Pointing out a Davidson’s plum tree, Duval quips, “When people ask me what things taste like, I tell them ‘It doesn’t taste like chicken.’” The Davidson’s, reportedly savored by Aborigines, is said to be very sour. It’s no looker, that’s for sure; its purple and green curly leaves appear rotten. As for the immature, green fruits — some look like figs, others like grapes. It’s as much a “plum” as the Surinam cherry is a “cherry,” which is to say not at all.

The Ice Cream Bean Tree, or Inga, is one of the largest rare-fruit trees I saw; its fruit is certainly the most bizarre I’ve ever sampled.

Duval says, “My first experience with this tree was decades ago, down in Ecuador on the Aguarico River, a tributary of the Amazon. I was with a group of people, an eco-tourism experience. They tied up the boat we were on at night and crashed into a tree. I wondered, ‘Why are they doing that?’ The crew got out and started pulling these beans off the tree.” The fruit is hidden in ten-inch-long pods, greenish-yellow, phallic — vaguely evil. Duval warns me: “The seeds are already germinating in the inside.”
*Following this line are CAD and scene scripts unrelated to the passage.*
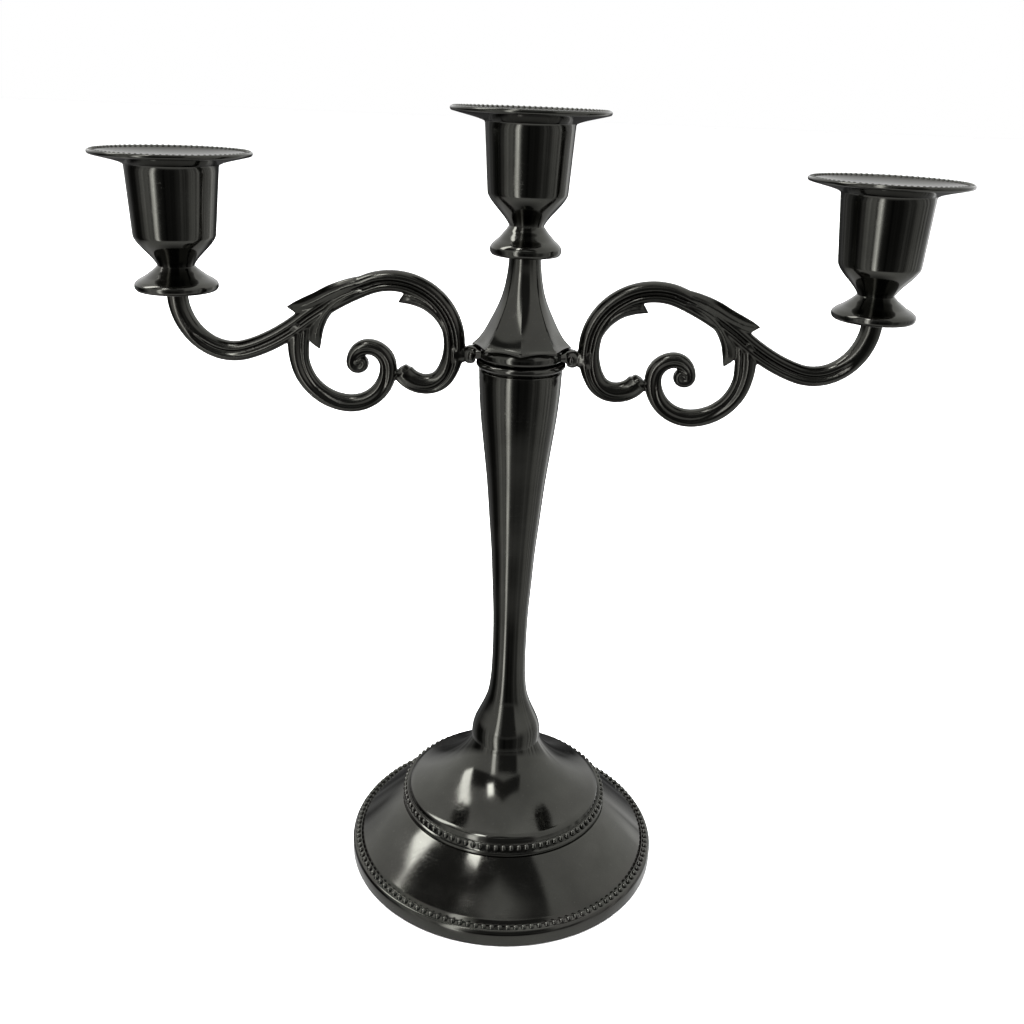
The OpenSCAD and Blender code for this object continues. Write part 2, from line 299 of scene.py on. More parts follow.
def zinc_steel():
    """Bright zinc on turned steel: fine lathe rings and cloudy patches."""
    n = Nodes(bpy.data.materials.new("zinc_steel"))
    coords = n.add("ShaderNodeTexCoord").outputs["Object"]
    cloud = n.ramp(n.noise(coords, 350.0, 4.0), 0.35, 0.65)
    n.link(n.mix(cloud, (0.46, 0.46, 0.44, 1), (0.66, 0.66, 0.65, 1)), "Base Color")
    n.link(n.ramp(n.noise(coords, 500.0), 0.3, 0.7, 0.28, 0.46), "Roughness")
    bump = n.add("ShaderNodeBump", {
        "Height": n.noise(coords, 1800.0), "Strength": 0.3, "Distance": 0.0001})
    n.link(bump.outputs["Normal"], "Normal")
    n.shader.inputs["Metallic"].default_value = 1.0
    return n.owner


def foam_rubber():
    """Matt black closed-cell foam with small pores."""
    n = Nodes(bpy.data.materials.new("foam_rubber"))
    coords = n.add("ShaderNodeTexCoord").outputs["Object"]
    pores = n.add("ShaderNodeTexVoronoi", {"Vector": coords, "Scale": 1400.0}).outputs["Distance"]
    pore, skin = (0.012, 0.012, 0.012, 1), (0.035, 0.034, 0.033, 1)
    n.link(n.mix(n.ramp(pores, 0.1, 0.6), pore, skin), "Base Color")
    n.link(n.ramp(n.noise(coords, 300.0), 0.3, 0.7, 0.78, 0.95), "Roughness")
    bump = n.add("ShaderNodeBump", {"Height": pores, "Strength": 0.5, "Distance": 0.0002})
    n.link(bump.outputs["Normal"], "Normal")
    return n.owner


PLATING = black_nickel(
    "plating", dark=(0.058, 0.058, 0.052, 1), light=(0.078, 0.078, 0.070, 1),
    rough_low=0.08, rough_high=0.15, cast_bump=0.3)
PLATING_CAST = black_nickel(
    "plating_cast", dark=(0.046, 0.046, 0.041, 1), light=(0.074, 0.074, 0.066, 1),
    rough_low=0.14, rough_high=0.25, cast_bump=0.8)
STEEL = zinc_steel()
RUBBER = foam_rubber()


# ---------------------------------------------------------------- base

FOOT_BEADS = 126
DOME_BEADS = 86
BOLT_HOLE_R = 4.4
CAST_WALL = 2.2
BASE_BEAD_R = 1.0
# The foot's deck, which carries the dome: inside radius of both castings, the dome's outside
# radius and the edge of the deck
DECK_INNER_R = 35
DOME_RIM_R = 37.2
DECK_EDGE_R = 37.6
DOME_TOP_WALL = 3
DOME_TOP_INNER_R = 9


def build_foot():
    """Lower tier of the base: a hollow casting with a skirt, a row of beads and a swept top."""
    low = node_box("base_foot")[0][2]
    deck = node_box("base_foot")[1][2]
    ceiling = deck - CAST_WALL
    groove = (52.1, 7.3)
    # Hollow underside, from the bolt's hole out to the skirt
    outline = [(BOLT_HOLE_R, ceiling), (DECK_INNER_R, ceiling)]
    outline += bezier((DECK_INNER_R, ceiling), (42, 13.8), (47, 8.4), (50.4, 6))
    # Skirt, bead ledge and the groove inside it
    outline += [(FOOT_PAD_R, 4.2), (FOOT_PAD_R, low), (FOOT_R - 0.1, low, 0.3)]
    outline += [(FOOT_R, 4.9, 0.5), (FOOT_R - 0.5, 5.8, 0.3), (FOOT_R - 1.2, 6.1), (FOOT_R - 2.6, 6.3)]
    outline += [(52.8, 6.2, 0.2), (*groove, 0.3)]
    # Swept top, up to the deck
    outline += bezier(groove, (48.6, 10.6), (43.6, 15.9), (DECK_EDGE_R, deck), steps=20)
    outline += [(BOLT_HOLE_R, deck)]
    bm = bmesh.new()
    lathe(bm, rounded(outline), steps=224)
    bead_row(bm, FOOT_R - 1.95, 6.15, BASE_BEAD_R, FOOT_BEADS, tall=1.1)
    return new_piece("beaded_foot", bm, "stand", PLATING, ["base_foot"])


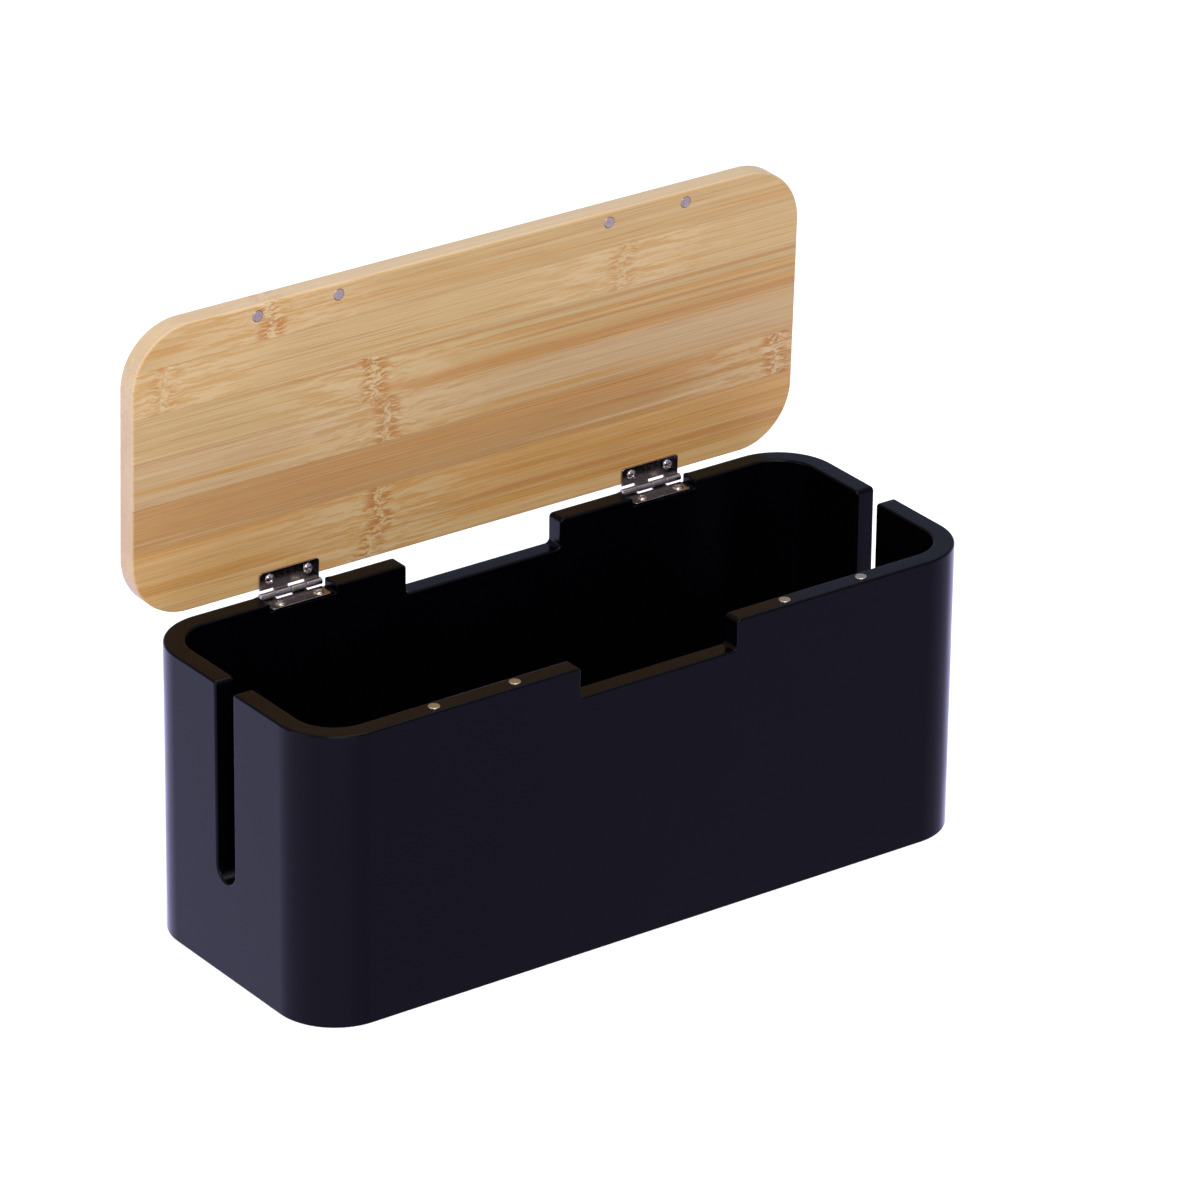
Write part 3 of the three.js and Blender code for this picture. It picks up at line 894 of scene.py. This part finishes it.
# ---- Studio and camera -------------------------------------------------------------------------

# The camera, solved from the photo: degrees, then metres, then the lens in millimetres
CAMERA_AZIMUTH = math.radians(-36.109)
CAMERA_ELEVATION = math.radians(25.365)
CAMERA_ROLL = math.radians(0.705)
CAMERA_DISTANCE = 3.091
CAMERA_OFFSET = (0.01507, 0.05364)
CAMERA_LENS = 225.79

# The world that reflections see, and the plainer light that matt surfaces get
BEHIND = (0.3, 0.95, 0)
TABLE_BEFORE = (0.98, 0.87, 1.5, 1)
TABLE_LEFT = (1.64, 1.46, 2.48, 1)
TABLE_BEHIND = (1.6, 1.57, 2.56, 1)
TABLE_BELOW = (0.35, 0.34, 0.42, 1)
ROOM = (0.43, 0.48, 0.7, 1)
CEILING = (1.1, 1.1, 1.2, 1)
SOFT_BELOW = (0.95, 0.94, 0.98, 1)
SOFT_ABOVE = (0.42, 0.43, 0.46, 1)
WHITE = (1, 1, 1, 1)

# The floor's half width, and how far it lies below the box
FLOOR_REACH = 30
FLOOR_DROP = 0.0002


def make_camera():
    """Looks at the middle of the body from the front left, a little above."""
    azimuth, elevation = CAMERA_AZIMUTH, CAMERA_ELEVATION
    level = math.cos(elevation)
    back = Vector((math.sin(azimuth) * level, -math.cos(azimuth) * level, math.sin(elevation)))
    right = Vector((math.cos(azimuth), math.sin(azimuth), 0))
    up = back.cross(right)
    axes = Matrix((right, up, back)).transposed() @ Matrix.Rotation(CAMERA_ROLL, 3, "Z")
    shift = axes @ Vector((*CAMERA_OFFSET, CAMERA_DISTANCE))
    data = bpy.data.cameras.new("camera")
    data.lens = CAMERA_LENS
    data.sensor_width = 36
    data.clip_end = 100
    camera = bpy.data.objects.new("camera", data)
    middle = Vector((0, 0, HEIGHT * MM / 2))
    camera.matrix_world = Matrix.Translation(middle + shift) @ axes.to_4x4()
    bpy.context.scene.collection.objects.link(camera)
    bpy.context.scene.camera = camera


def make_softbox(name, position, target, size, power):
    """A rectangular light that faces its target and isn't seen itself."""
    data = bpy.data.lights.new(name, "AREA")
    data.shape = "RECTANGLE"
    data.size, data.size_y = size
    data.energy = power
    light = bpy.data.objects.new(name, data)
    light.location = position
    aim = Vector(target) - Vector(position)
    light.rotation_mode = "QUATERNION"
    light.rotation_quaternion = aim.to_track_quat("-Z", "Y")
    light.visible_camera = False
    bpy.context.scene.collection.objects.link(light)


def make_floor():
    """A pale floor for the camera. The world's lower half stands for it in reflections."""
    solid = bmesh.new()
    corners = ((-1, -1), (1, -1), (1, 1), (-1, 1))
    solid.faces.new([solid.verts.new((x * FLOOR_REACH, y * FLOOR_REACH, 0)) for x, y in corners])
    mesh = bpy.data.meshes.new("floor")
    solid.to_mesh(mesh)
    solid.free()
    floor = bpy.data.objects.new("floor", mesh)
    floor.location.z = -FLOOR_DROP
    bpy.context.scene.collection.objects.link(floor)
    material = bpy.data.materials.new("pale_floor")
    material.use_nodes = True
    shader = material.node_tree.nodes["Principled BSDF"]
    shader.inputs["Base Color"].default_value = srgb(240, 240, 242)
    shader.inputs["Roughness"].default_value = 0.9
    shader.inputs["Specular IOR Level"].default_value = 0.0
    shader.inputs["Emission Color"].default_value = WHITE
    shader.inputs["Emission Strength"].default_value = 0.5
    mesh.materials.append(material)
    floor.visible_glossy = False
    floor.visible_diffuse = False
    floor.visible_shadow = False


def make_world():
    """White to the camera. In reflections, a bright table, a dimmer room and a pale ceiling."""
    world = bpy.data.worlds.new("studio")
    bpy.context.scene.world = world
    world.use_nodes = True
    nodes = Nodes(world.node_tree)
    direction = nodes.add("ShaderNodeTexCoord", {}).outputs["Generated"]
    sideways, _, height = nodes.add("ShaderNodeSeparateXYZ", {0: direction}).outputs
    towards = nodes.add("ShaderNodeVectorMath", {0: direction, 1: BEHIND}, operation="DOT_PRODUCT")
    behind = nodes.between(towards.outputs["Value"], 0.25, 0.6)
    table = nodes.mix(nodes.between(sideways, 0.45, -0.4), TABLE_BEFORE, TABLE_LEFT)
    table = nodes.mix(behind, table, TABLE_BEHIND)
    table = nodes.mix(nodes.between(height, -0.6, -0.9), table, TABLE_BELOW)
    room = nodes.mix(nodes.between(height, 0.6, 0.95), ROOM, CEILING)
    above = nodes.between(height, -0.12, 0.12)
    ray = nodes.add("ShaderNodeLightPath", {}).outputs
    soft = nodes.mix(above, SOFT_BELOW, SOFT_ABOVE)
    colour = nodes.mix(ray["Is Glossy Ray"], soft, nodes.mix(above, table, room))
    background = world.node_tree.nodes["Background"]
    nodes.feed(background.inputs["Color"], nodes.mix(ray["Is Camera Ray"], colour, WHITE))


def make_studio():
    """A big soft key from the front left, fill from the left and above, and a small front light."""
    make_softbox("key", (-0.9, -1.5, 1.5), (0, 0, 0.12), (1.0, 1.0), 30)
    make_softbox("left", (-1.8, 0.1, 0.7), (0, 0, 0.12), (0.8, 1.0), 8.3)
    make_softbox("top", (0.3, -0.1, 1.7), (0, 0, 0), (1.2, 0.8), 9)
    make_softbox("spark", (-0.25, -2.4, 0.55), (0, 0, 0.15), (0.35, 0.35), 5)
    make_world()
    make_floor()
    bpy.context.scene.view_settings.view_transform = "Standard"


looks = {
    "body_black": black_lacquer(),
    "bamboo": bamboo(),
    "hinge_nickel": nickel("hinge_nickel", srgb(154, 143, 134), srgb(110, 96, 84), 0.12, 0.5),
    "screw_nickel": nickel("screw_nickel", srgb(175, 166, 157), srgb(127, 114, 104), 0.1, 0.3),
    "magnet_nickel": nickel("magnet_nickel", srgb(173, 163, 140), srgb(128, 119, 105), 0.24, 0.5),
}
make_camera()
build_body()
build_lid()
build_magnets()
build_hinges()
make_studio()
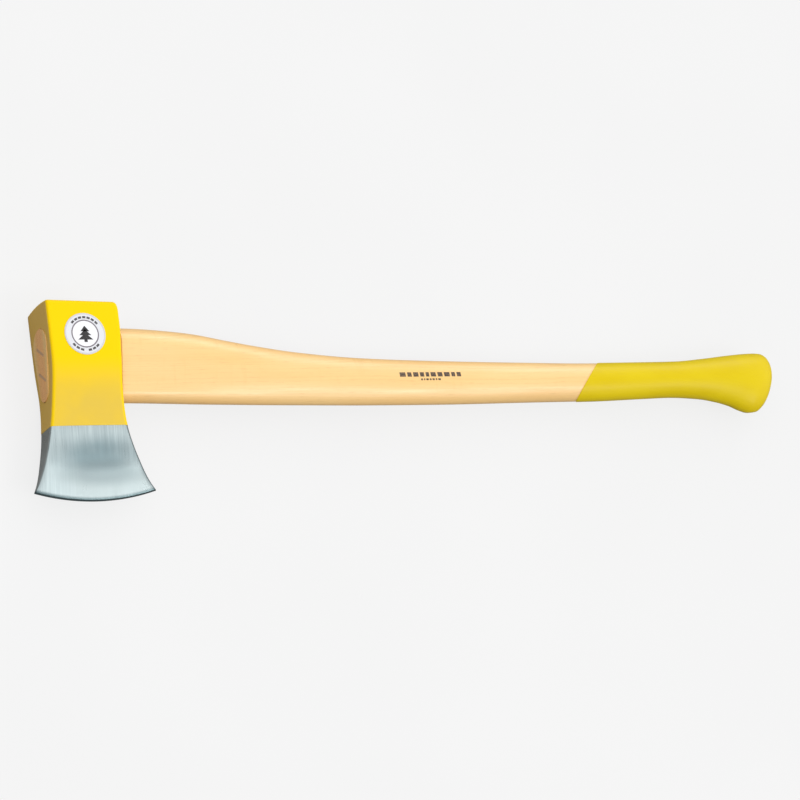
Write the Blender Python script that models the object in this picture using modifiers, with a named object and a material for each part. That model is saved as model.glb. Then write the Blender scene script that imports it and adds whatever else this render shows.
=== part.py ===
"""Splitting axe: a forged wedge-shaped head on a curved ash handle, held by one wooden and two steel wedges.

+X runs along the handle, away from the head. +Y runs from the cutting edge to the poll. +Z runs through
the thickness of the head. The origin is the centre of the poll face, on its paint.
The sizes below are in millimetres, and the meshes are in metres.
"""

import math

import bmesh
import bpy
import numpy as np
from mathutils import Matrix, Vector

MM = 0.001
GAP = 0.3
COAT = 0.3

# Head. Depths are measured from the poll face towards the cutting edge, so a depth d lies at y = -d.
# The toe is the end of the edge away from the handle, and the heel is the end on the handle's side.
POLL_DEPTH = GAP + COAT
HEAD_HALF_WIDTH = 35.0
TIP_DEPTH = 177.3
TOE_REACH = 58.4
TOE_FLARE_START = 45.0
TOE_FLARE_POWER = 2.6
HEEL_REACH = 60.9
HEEL_FLARE_START = 109.0
HEEL_FLARE_POWER = 1.7
# How far the heel side draws in, by depth.
HEEL_WAIST = [(0, 0.0), (22, 0.0), (52, 1.9), (76, 2.6), (98, 1.9), (116, 0.7), (135, 0.0), (190, 0.0)]
EDGE_SAGITTA = 8.8
ARC_START = 121.0
ARC_POWER = 1.5
POLL_FILLET = 1.6
SIDE_FILLET = 2.4
PAINT_LINE = 117.8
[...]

When one is sliced open for me to try, the guts of the fruit present themselves in pre-cut segments. Warily, I taste it: fuzzy, cotton-candyish in appearance, the edible portion is sweet, benign, but it’s surrounded by black seeds which have sprouts protruding from them. If you didn’t know it was edible, you probably wouldn’t try it.

Duval says, “Strange, isn’t it? Amaze your friends.”